- The pages containing the Books of Kings (1 & 2 Kings) Leningrad Codex (1008 CE).
- Book: Second Book of Kings
- Hebrew Bible part: Nevi'im
- Order in the Hebrew part: 4
- Category: Former Prophets
- Christian Bible part: Old Testament
- Order in the Christian part: 12

= 2 Kings 7 =

2 Kings, chapter 7

2 Kings 7 is the seventh chapter of the second part of the Books of Kings in the Hebrew Bible or the Second Book of Kings in the Old Testament of the Christian Bible. The book is a compilation of various annals recording the acts of the kings of Israel and Judah by a Deuteronomic compiler in the seventh century BCE, with a supplement added in the sixth century BCE. This chapter records the fulfillment of Elisha's prophecy during the siege of Arameans on Samaria.

==Text==
This chapter was originally written in the Hebrew language. It is divided into 20 verses.

===Textual witnesses===
Some early manuscripts containing the text of this chapter in Hebrew are of the Masoretic Text tradition, which includes the Codex Cairensis (895), Aleppo Codex (10th century), and Codex Leningradensis (1008). Fragments containing parts of this chapter in Hebrew were found among the Dead Sea Scrolls, that is, 6Q4 (6QpapKgs; 150–75 BCE) with extant verses 8–10, 20.

There is also a translation into Koine Greek known as the Septuagint, made in the last few centuries BCE. Extant ancient manuscripts of the Septuagint version include Codex Vaticanus (B; $\mathfrak{G}$^{B}; 4th century) and Codex Alexandrinus (A; $\mathfrak{G}$^{A}; 5th century). (Note: The whole book of 2 Kings is missing from the extant Codex Sinaiticus.)

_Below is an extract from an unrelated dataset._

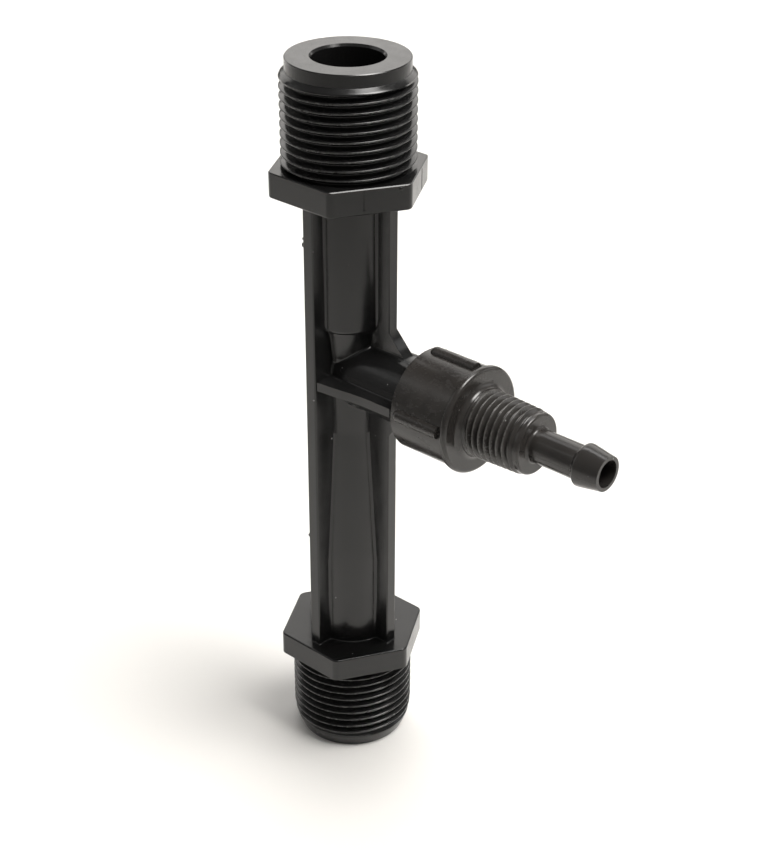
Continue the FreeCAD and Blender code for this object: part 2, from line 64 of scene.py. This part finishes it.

==Elisha’s prophecy of plenty (7:1–2)==
Facing the death threat from the Israelite king (2 Kings 6), Elisha attacked back using a prophecy from God that good-quality food would be available at normal prices within one day (verse 1). When the king's adviser showed doubts over the hardly imaginable salvation under the circumstances, Elisha even proclaimed a woeful prophecy against him (verse 2). The king's silence seems to indicate that he was ready to give Elisha one final chance.

===Verse 1===
Then Elisha said, "Hear the word of the Lord. Thus says the Lord: 'Tomorrow about this time a seah of fine flour shall be sold for a shekel, and two seahs of barley for a shekel, at the gate of Samaria."
- "Seah": A third of an ephah, or about 8 gallons. Likely about 12 pounds or 5.5 kilograms of flour (also in verses 16 and 18).
- "Shekel": was about 0.4 ounce or 11 or 12 grams, also in verses 16 and 18.
- "Two seahs": likely about 20 pounds or 9 kilograms of barley, also in verses 16 and 18.

==Syrians flee (7:3–15)==
The narrative's dramatic climax starts with four lepers, who stood daily at the city gates, rejected and avoided by other city inhabitants, going to the Aramean encampment and becoming the first to witness the sudden retreat of the big army, but instead of taking personal advantage of the situation they decided to announce the news to state officials (verses 3–11; a wonderful precursor to Jesus' recognition that God loves making the last first; cf. Mark 10:31ff). An information was supplied (what the lepers did not know) that God brought hallucinations to the Arameans, convincing them that great Egyptian and Hittite armies advanced to attack, thus forcing them to break off the siege immediately (verses 6–7). The Israelite king suspected a trick (verse 12; cf. a very similar scene in ), but finally sent people to investigate the situation and found the Arameans' eastward retreat toward the Jordan leaving their weapons and goods in panic (verses 13–15).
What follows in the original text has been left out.